There are a lot of general naval histories that get published, and most are quite bad. To be fair, it is very easy to see why: if one is to attempt to write a naval history of the First World War, then the sheer amount of material to cover and to choose what to emphasize is tremendously difficult.

This is why To Crown the Waves: The Great Navies of the First World War is a pleasant surprise, offering a very good general summary of the Great Power navies during the Great War, and is an excellent book to have as a general summary and understanding of the individual battles of each navy. It might be less proficient when it comes to an overall picture, but in general terms it is an excellent volume.

Battleships, destroyers, and submarines, oh my!

Battleships, destroyers, and submarines, oh my!

The book's structure is remarkably simple and doesn't require much explaining. After an introduction explaining what it is trying to cover and the massive bloodletting of naval combat during the war, is organized by nation and each chapter written by a specialist on their navy, starting with Austria-Hungary, then going on to France, the German navy, Britain, Italy, Russia, and finally the United States.

After this, there is a chapter that briefly talks about two other navies that were not rated as being important or involved enough in the war to justify their status as full chapters—the Japanese and Ottoman navies. A brief conclusion revisits the wartime service of each fleet and the immense technological and doctrinal changes happening in early 20th-century naval conflict.

Covering every great navy during the Great War is a formidable task, but To Crown the Waves does a good job with it, defining its subject narrowly and then covering it plentifully. It doesn't make any pretensions to cover a subject larger than the navies of the era, but it does so with more focus than just the ships—there is also discussion of the demographic components/personnel of the navies and their, so to speak, "culture", in how they were socially stratified internally or by contrast their egalitarianism, and the divisions and social chasms within the fleet.

Combined with communications, basing (with good maps provided for each major navy), administration, organization, intelligence, shipping, training, and above all else doctrine—which is well explained for both surface and undersea warfare for every combatant, as well as general anti-submarine, mine warfare, aviation, coastal defense, and amphibious landing doctrine seeing overview as well. Every navy has plentiful tables covering its naval ships, and their losses and construction throughout the war, which gives good quantitative info as well.
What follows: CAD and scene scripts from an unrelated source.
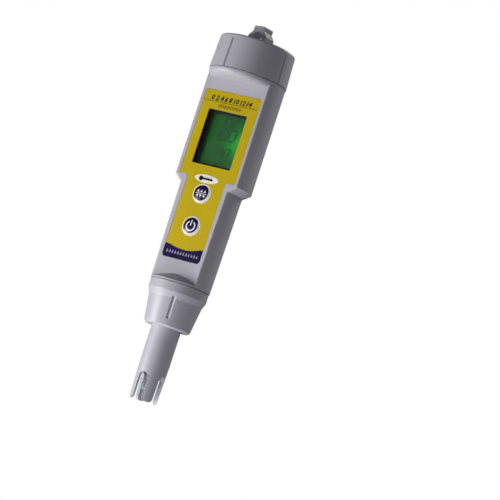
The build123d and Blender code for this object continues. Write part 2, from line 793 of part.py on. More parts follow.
with BuildPart() as electrode_socket:
    with BuildSketch(Plane.XY.offset(socket_bottom_z)):
        Circle(nose_bore_r - socket_clearance)
    extrude(amount=socket_height)
    with BuildSketch(Plane.XY.offset(socket_bottom_z)):
        with PolarLocations(pin_ring, pin_count):
            Circle(pin_r + pin_clearance)
    extrude(amount=pin_top_z - socket_bottom_z + seal_gap, mode=Mode.SUBTRACT)
save(electrode_socket.part, "electrode_socket")

# Leads from the socket to the back of the board
lead_top_z = board_bottom_z + contact_lap
with BuildPart() as socket_leads:
    with Locations((0, leg_y, (socket_top_z + lead_top_z) / 2)):
        with GridLocations(lead_pitch, 1, pin_count, 1):
            Box(lead_width, contact_thickness, lead_top_z - socket_top_z)
save(socket_leads.part, "socket_leads")

# Collar: banded top, a tapered seat with grip grooves, and a lip that carries the flange
collar_top_z = body_end_z - joint_gap
band_end_z = collar_top_z - collar_band
seat_top_z = band_end_z - collar_shoulder
lip_bore_r = seat_r + collar_neck_gap
seat_taper = collar_draft / (seat_top_z - collar_end_z - collar_chamfer)
groove_top_z = collar_top_z - collar_groove_top
groove_top_r = collar_seat_r + seat_taper * (groove_top_z - seat_top_z)
with BuildPart() as collar_groove:
    with BuildSketch(Plane.XY.offset(groove_top_z)):
        with BuildLine():
            Polyline((0, collar_groove_depth - groove_top_r),
                     (collar_groove_width, -groove_top_r - collar_groove_depth),
                     (-collar_groove_width, -groove_top_r - collar_groove_depth), close=True)
        make_face()
    extrude(amount=groove_top_z - collar_end_z - collar_groove_end, dir=(0, seat_taper, -1))
with BuildPart() as electrode_collar:
    with BuildSketch(Plane.XZ) as collar_profile:
        with BuildLine():
            Polyline((collar_bore_r, collar_top_z), (collar_band_r, collar_top_z),
                     (collar_band_r, band_end_z), (collar_seat_r, seat_top_z),
                     (collar_end_r, collar_end_z + collar_chamfer),
                     (collar_end_r - collar_chamfer, collar_end_z), (lip_bore_r, collar_end_z),
                     (lip_bore_r, collar_end_z + collar_lip),
                     (collar_bore_r, collar_end_z + collar_lip), close=True)
        make_face()
        shoulder_corners = collar_profile.vertices().filter_by_position(
            Axis.Y, seat_top_z - hair, band_end_z + hair)
        fillet(shoulder_corners, radius=collar_shoulder_round)
    revolve(axis=Axis.Z)
    with PolarLocations(0, grip_count, start_angle=collar_turn):
        add(collar_groove.part, mode=Mode.SUBTRACT)
save(electrode_collar.part, "electrode_collar")

# Potting that closes the bore above the slots and holds the sensing parts
potting_bottom_z = slot_top_z + potting_gap
potting_top_z = potting_bottom_z + potting
with BuildPart() as sensor_potting:
    with BuildSketch(Plane.XY.offset(potting_bottom_z)):
        Circle(bore_r - potting_clearance)
        Circle(stem_r + potting_clearance, mode=Mode.SUBTRACT)
        with Locations(around(probe_ring, probe_bearing)):
            Circle(probe_r + potting_clearance, mode=Mode.SUBTRACT)
        with Locations(around(junction_ring, junction_bearing)):
            Circle(junction_r + potting_clearance, mode=Mode.SUBTRACT)
    extrude(amount=potting)
save(sensor_potting.part, "sensor_potting")

# Sensing glass: a thin bulb blown on the end of a tube
bulb_z = tip_z + bulb_above_tip + bulb_r
stem_top_z = plug_bottom_z - stem_gap
stem_bore_r = stem_r - bulb_wall
inner_r = bulb_r - bulb_wall
opening = degrees(acos(stem_r / bulb_r))
inner_opening = degrees(acos(stem_bore_r / inner_r))
with BuildPart() as glass_bulb:
    with BuildSketch(Plane.XZ) as bulb_profile:
        with BuildLine():
            outside = CenterArc((0, bulb_z), bulb_r, -90, 90 + opening)
            inside = CenterArc((0, bulb_z), inner_r, -90, 90 + inner_opening)
            Polyline(outside @ 1, (stem_r, stem_top_z), (stem_bore_r, stem_top_z), inside @ 1)
            Line(outside @ 0, inside @ 0)
        make_face()
        fillet(bulb_profile.vertices().sort_by_distance(outside @ 1)[0], radius=bulb_neck_round)
    revolve(axis=Axis.Z)
save(glass_bulb.part, "glass_bulb")

# Silver wire inside the glass and the reference wire beside it
wire_rows = {"silver_wire": ((0, 0), bulb_z), "reference_wire": (around(wire_ring, wire_bearing),
                                                               potting_top_z + potting_gap)}
for name, (place, wire_bottom_z) in wire_rows.items():
    with BuildPart() as wire:
        with BuildSketch(Plane.XY.offset(wire_bottom_z)):
            with Locations(place):
                Circle(wire_r)
        extrude(amount=plug_bottom_z - wire_bottom_z)
    save(wire.part, name)

# Porous junction that lets the reference side touch the sample
with BuildPart() as reference_junction:
    with BuildSketch(Plane.XY.offset(potting_bottom_z - junction_proud)):
        with Locations(around(junction_ring, junction_bearing)):
            Circle(junction_r)
    extrude(amount=potting + junction_proud)
save(reference_junction.part, "reference_junction")

# Temperature probe in a round-ended steel tube
with BuildPart() as temperature_probe:
    with BuildSketch(Plane.XY.offset(tip_z + probe_above_tip)):
        with Locations(around(probe_ring, probe_bearing)):
            Circle(probe_r)
    extrude(amount=probe_length)
    fillet(temperature_probe.faces().sort_by(Axis.Z)[0].edges(), radius=probe_tip_round)
save(temperature_probe.part, "temperature_probe")
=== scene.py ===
import math

import bmesh
import bpy
from mathutils import Matrix, Vector


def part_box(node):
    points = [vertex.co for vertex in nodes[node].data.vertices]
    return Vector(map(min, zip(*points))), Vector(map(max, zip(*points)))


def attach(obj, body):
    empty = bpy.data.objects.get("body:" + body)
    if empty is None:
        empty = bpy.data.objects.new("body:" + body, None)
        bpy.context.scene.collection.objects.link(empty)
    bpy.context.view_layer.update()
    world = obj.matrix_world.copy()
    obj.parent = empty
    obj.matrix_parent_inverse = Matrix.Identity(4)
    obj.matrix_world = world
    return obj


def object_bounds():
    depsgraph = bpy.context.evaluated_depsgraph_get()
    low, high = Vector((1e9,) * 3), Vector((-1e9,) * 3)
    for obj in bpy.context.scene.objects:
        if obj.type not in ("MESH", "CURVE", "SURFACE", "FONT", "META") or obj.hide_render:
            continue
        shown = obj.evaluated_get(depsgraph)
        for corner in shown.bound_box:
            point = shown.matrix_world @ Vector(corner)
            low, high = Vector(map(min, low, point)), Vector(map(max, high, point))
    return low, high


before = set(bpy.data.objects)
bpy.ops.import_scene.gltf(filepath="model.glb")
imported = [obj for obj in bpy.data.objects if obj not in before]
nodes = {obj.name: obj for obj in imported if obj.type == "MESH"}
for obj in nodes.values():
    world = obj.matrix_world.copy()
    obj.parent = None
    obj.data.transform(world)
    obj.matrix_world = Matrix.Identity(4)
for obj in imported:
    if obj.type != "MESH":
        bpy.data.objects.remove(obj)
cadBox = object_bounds()
mm = 0.001
print("frame loaded with", len(nodes), "CAD nodes")

# Places read from the frame
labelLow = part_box("label_overlay")[0]
panelLow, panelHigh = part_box("lcd_panel")
modeLow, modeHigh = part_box("mode_button")
powerLow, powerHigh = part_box("power_button")
ledLow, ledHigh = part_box("backlight_led")
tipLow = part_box("electrode_body")[0]
modeZ = (modeLow.z + modeHigh.z) / 2
powerZ = (powerLow.z + powerHigh.z) / 2
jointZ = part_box("main_housing")[1].z


# Node helpers

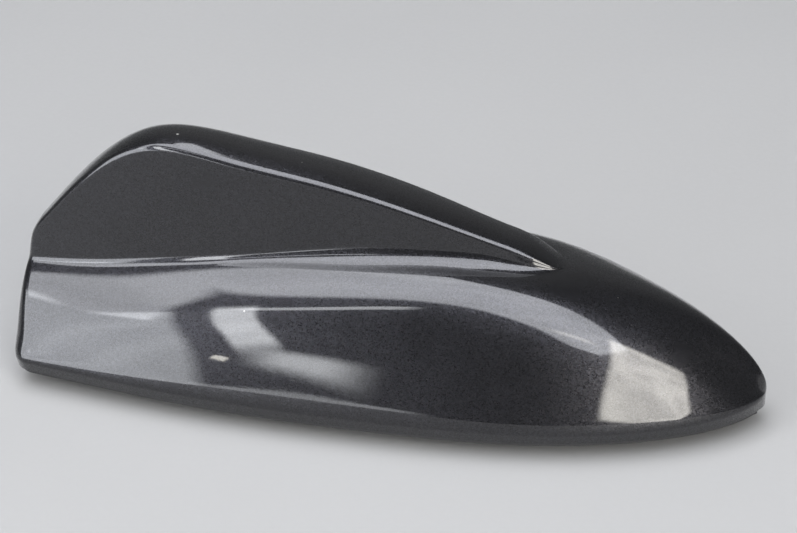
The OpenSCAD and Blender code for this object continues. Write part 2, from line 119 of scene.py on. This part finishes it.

Of course, any book has to leave some subjects uncovered or little covered, and in this one there is far too little emphasis on the submarine war at sea in the German guerre de course. I would have expected that the German, American, and British sections would have included more lengthy descriptions of the submarine conflict, but the description of them is extremely scanty and short. While not necessarily a part of naval strategy per se, like most naval oriented books this one fails to address the opportunity cost of navies for the nations that had them: it is very pleased with the performance of the Russian navy in WW1 for example, but in 1913 nearly 1/4 of total Russian military spending went to the navy... would not the Russians have been better served if most of that money was invested in their army instead? Most naval books are eager to stress the importance of a navy but say less about their cost as a total of national defense.

The Japanese navy in WW1 was one of the world's largest and most powerful fleets, which makes not including it questionable.

The Japanese navy in WW1 was one of the world's largest and most powerful fleets, which makes not including it questionable.

Japan's inclusion in the "other navies" category is also suspect, since while it is true the Japanese navy didn't formally contribute much to the European battles, it still ranked as one of the world's great navies, and it did participate in escort operations and in the Pacific in taking German colonies and providing convoys. The same critique can be applied to the treatment of extra-European subjects for the European navies themselves: the treatment of their combat operations is almost entirely about their roles in European waters, and with a bias towards battle fleet and regular combat operations as compared to anti-submarine warfare, and there is little about their role in the colonial wars which were waged outside of Europe.

But of course these are all issues of length, and the book had to choose to draw the line somewhere. For a less-than-400 pages account of the state and some of the combat operations and evolution of the principal combatant navies of the Great War, To Crown the Waves is an excellent book. It gives a holistic depiction of the navies, well-rounded and covering a wide variety of topics, and a readily understandable and reasonable story of their combat operations. It is a very good book to be picked up for those interested in naval history and above all else the Great War at sea.